**Goal**
Write out the listing exactly as it is given.

**Dataset extract**

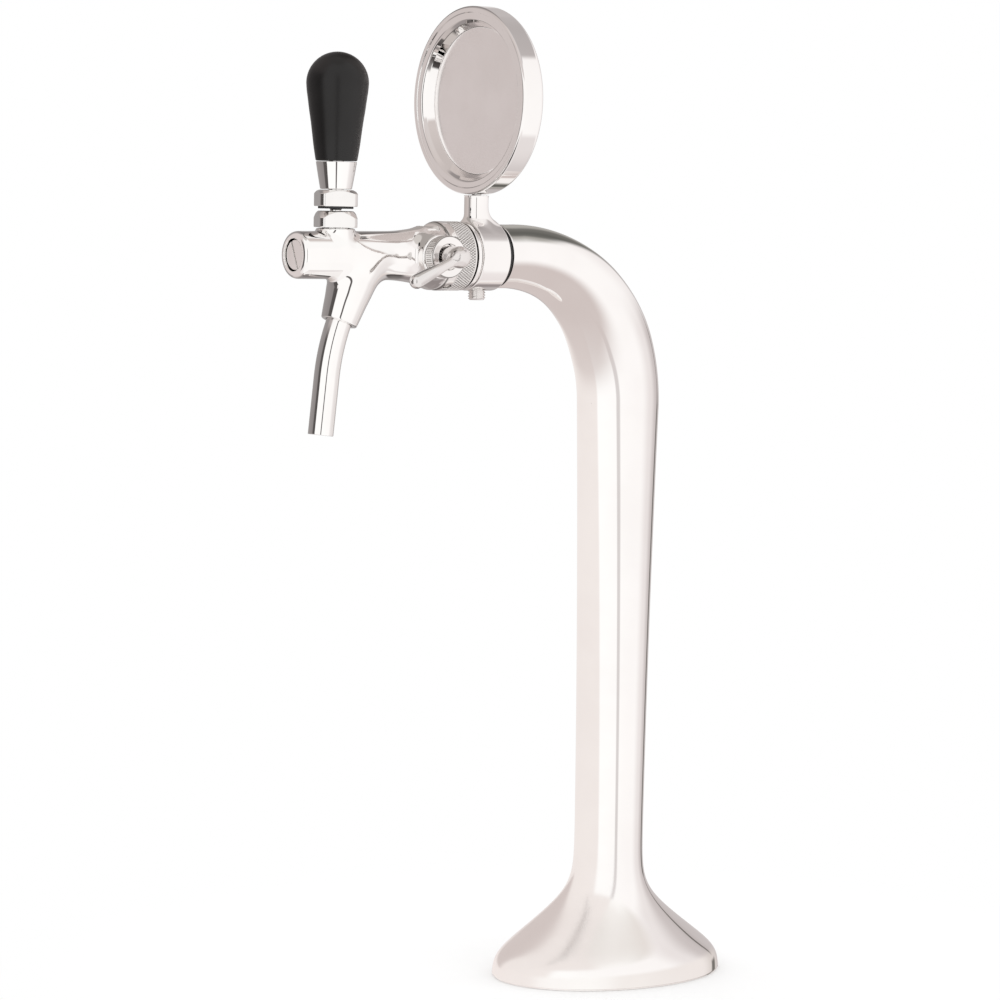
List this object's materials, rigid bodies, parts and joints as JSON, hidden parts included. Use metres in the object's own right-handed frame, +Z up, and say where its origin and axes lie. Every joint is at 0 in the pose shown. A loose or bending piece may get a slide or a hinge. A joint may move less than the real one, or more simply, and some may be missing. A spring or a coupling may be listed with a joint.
{
  "type": "beer tap tower",
  "caption": "Single-column swan-neck beer tap tower with an oval foot, round medallion holder and a lever tap with a side flow control and curved spout.",
  "frame": {"origin": "middle of the oval foot, on the counter plane", "axes": "+Z up along the column, -Y along the arm and tap towards the drinker's side, +X towards the flow lever"},
  "size_m": [0.0926, 0.2573, 0.476],
  "materials": {
    "chrome": "polished",
    "rubber": "matte",
    "steel": "satin",
    "brass": "machined",
    "white_plastic": "satin",
    "hose": "smooth",
    "coolant_hose": "smooth",
    "foam": "closed-cell foam",
    "foam_tape": "adhesive foam",
    "badge_metal": "satin",
    "black_knob": "satin"
  },
  "bodies": {
    "tower": {"tower_column": "chrome", "base_gasket": "rubber", "base_plate": "steel", "plate_screw_1": "steel", "plate_screw_2": "steel", "plate_screw_3": "steel", "plate_screw_4": "steel", "beer_line": "hose", "coolant_line": "coolant_hose", "insulation_sleeve": "foam", "hose_clamp": "steel", "shank": "chrome", "shank_lock_nut": "brass", "arm_gasket": "rubber", "medallion_collar": "chrome", "collar_set_screw": "steel", "medallion_housing": "chrome", "medallion_stud": "steel", "badge_pad": "foam_tape", "badge_plate": "badge_metal", "coupling_nut": "chrome", "union_gasket": "rubber", "tap_body": "chrome", "front_plug": "chrome", "plug_o_ring": "rubber", "valve_seat": "white_plastic", "ball_seat": "white_plastic", "ball_o_ring": "rubber", "bonnet_nut": "chrome", "spout_tube": "chrome", "spout_o_ring": "rubber", "shaft_o_ring": "rubber", "gland_nut": "chrome"},
    "handle": {"handle_lever": "steel", "lock_nut": "chrome", "dust_ring": "rubber", "handle_ferrule": "chrome", "handle_knob": "black_knob", "knob_insert": "brass"},
    "valve": {"valve_piston": "brass", "piston_seal_ring": "rubber", "piston_guide_ring": "rubber"},
    "flow_control": {"flow_shaft": "steel", "flow_lever": "chrome"},
    "compensator": {"compensator_cone": "white_plastic"}
  },
  "joints": [
    {"name": "handle_tilt", "type": "hinge", "parent": "tower", "child": "handle", "pos_m": [0, -0.1711, 0.369], "axis": [1, 0, 0], "range_deg": [-10, 18]},
    {"name": "valve_slide", "type": "slide", "parent": "tower", "child": "valve", "axis": [0, 1, 0], "range_m": [-0.0022, 0.0038]},
    {"name": "flow_lever_turn", "type": "hinge", "parent": "tower", "child": "flow_control", "pos_m": [0.0318, -0.1221, 0.357], "axis": [1, 0, 0], "range_deg": [-45, 45]},
    {"name": "compensator_slide", "type": "slide", "parent": "tower", "child": "compensator", "axis": [0, 1, 0], "range_m": [-0.0012, 0.0012]}
  ],
  "couplings": [
    {"joint": "valve_slide", "follows": "handle_tilt", "m_per_rad": 0.012},
    {"joint": "compensator_slide", "follows": "flow_lever_turn", "m_per_rad": 0.0014}
  ]
}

**Written answer**
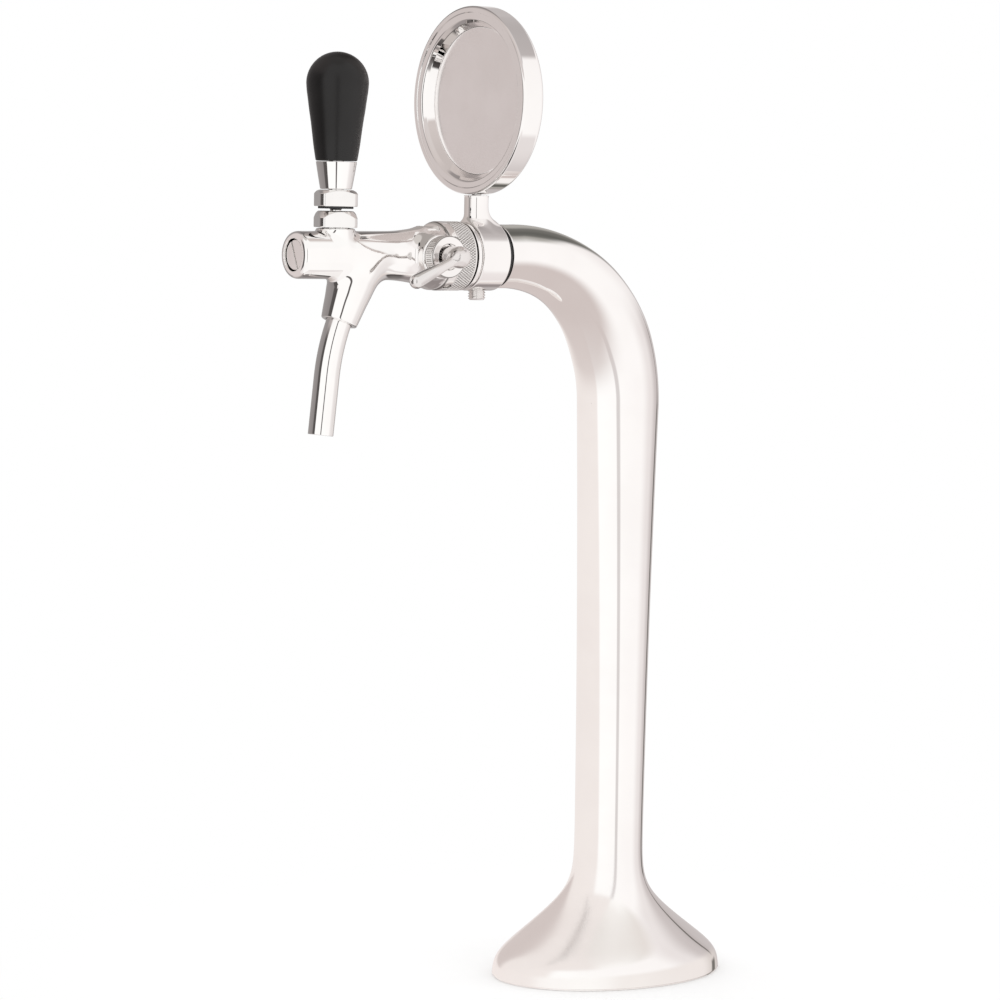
List this object's materials, rigid bodies, parts and joints as JSON, hidden parts included. Use metres in the object's own right-handed frame, +Z up, and say where its origin and axes lie. Every joint is at 0 in the pose shown. A loose or bending piece may get a slide or a hinge. A joint may move less than the real one, or more simply, and some may be missing. A spring or a coupling may be listed with a joint.
{
  "type": "beer tap tower",
  "caption": "Single-column swan-neck beer tap tower with an oval foot, round medallion holder and a lever tap with a side flow control and curved spout.",
  "frame": {"origin": "middle of the oval foot, on the counter plane", "axes": "+Z up along the column, -Y along the arm and tap towards the drinker's side, +X towards the flow lever"},
  "size_m": [0.0926, 0.2573, 0.476],
  "materials": {
    "chrome": "polished",
    "rubber": "matte",
    "steel": "satin",
    "brass": "machined",
    "white_plastic": "satin",
    "hose": "smooth",
    "coolant_hose": "smooth",
    "foam": "closed-cell foam",
    "foam_tape": "adhesive foam",
    "badge_metal": "satin",
    "black_knob": "satin"
  },
  "bodies": {
    "tower": {"tower_column": "chrome", "base_gasket": "rubber", "base_plate": "steel", "plate_screw_1": "steel", "plate_screw_2": "steel", "plate_screw_3": "steel", "plate_screw_4": "steel", "beer_line": "hose", "coolant_line": "coolant_hose", "insulation_sleeve": "foam", "hose_clamp": "steel", "shank": "chrome", "shank_lock_nut": "brass", "arm_gasket": "rubber", "medallion_collar": "chrome", "collar_set_screw": "steel", "medallion_housing": "chrome", "medallion_stud": "steel", "badge_pad": "foam_tape", "badge_plate": "badge_metal", "coupling_nut": "chrome", "union_gasket": "rubber", "tap_body": "chrome", "front_plug": "chrome", "plug_o_ring": "rubber", "valve_seat": "white_plastic", "ball_seat": "white_plastic", "ball_o_ring": "rubber", "bonnet_nut": "chrome", "spout_tube": "chrome", "spout_o_ring": "rubber", "shaft_o_ring": "rubber", "gland_nut": "chrome"},
    "handle": {"handle_lever": "steel", "lock_nut": "chrome", "dust_ring": "rubber", "handle_ferrule": "chrome", "handle_knob": "black_knob", "knob_insert": "brass"},
    "valve": {"valve_piston": "brass", "piston_seal_ring": "rubber", "piston_guide_ring": "rubber"},
    "flow_control": {"flow_shaft": "steel", "flow_lever": "chrome"},
    "compensator": {"compensator_cone": "white_plastic"}
  },
  "joints": [
    {"name": "handle_tilt", "type": "hinge", "parent": "tower", "child": "handle", "pos_m": [0, -0.1711, 0.369], "axis": [1, 0, 0], "range_deg": [-10, 18]},
    {"name": "valve_slide", "type": "slide", "parent": "tower", "child": "valve", "axis": [0, 1, 0], "range_m": [-0.0022, 0.0038]},
    {"name": "flow_lever_turn", "type": "hinge", "parent": "tower", "child": "flow_control", "pos_m": [0.0318, -0.1221, 0.357], "axis": [1, 0, 0], "range_deg": [-45, 45]},
    {"name": "compensator_slide", "type": "slide", "parent": "tower", "child": "compensator", "axis": [0, 1, 0], "range_m": [-0.0012, 0.0012]}
  ],
  "couplings": [
    {"joint": "valve_slide", "follows": "handle_tilt", "m_per_rad": 0.012},
    {"joint": "compensator_slide", "follows": "flow_lever_turn", "m_per_rad": 0.0014}
  ]
}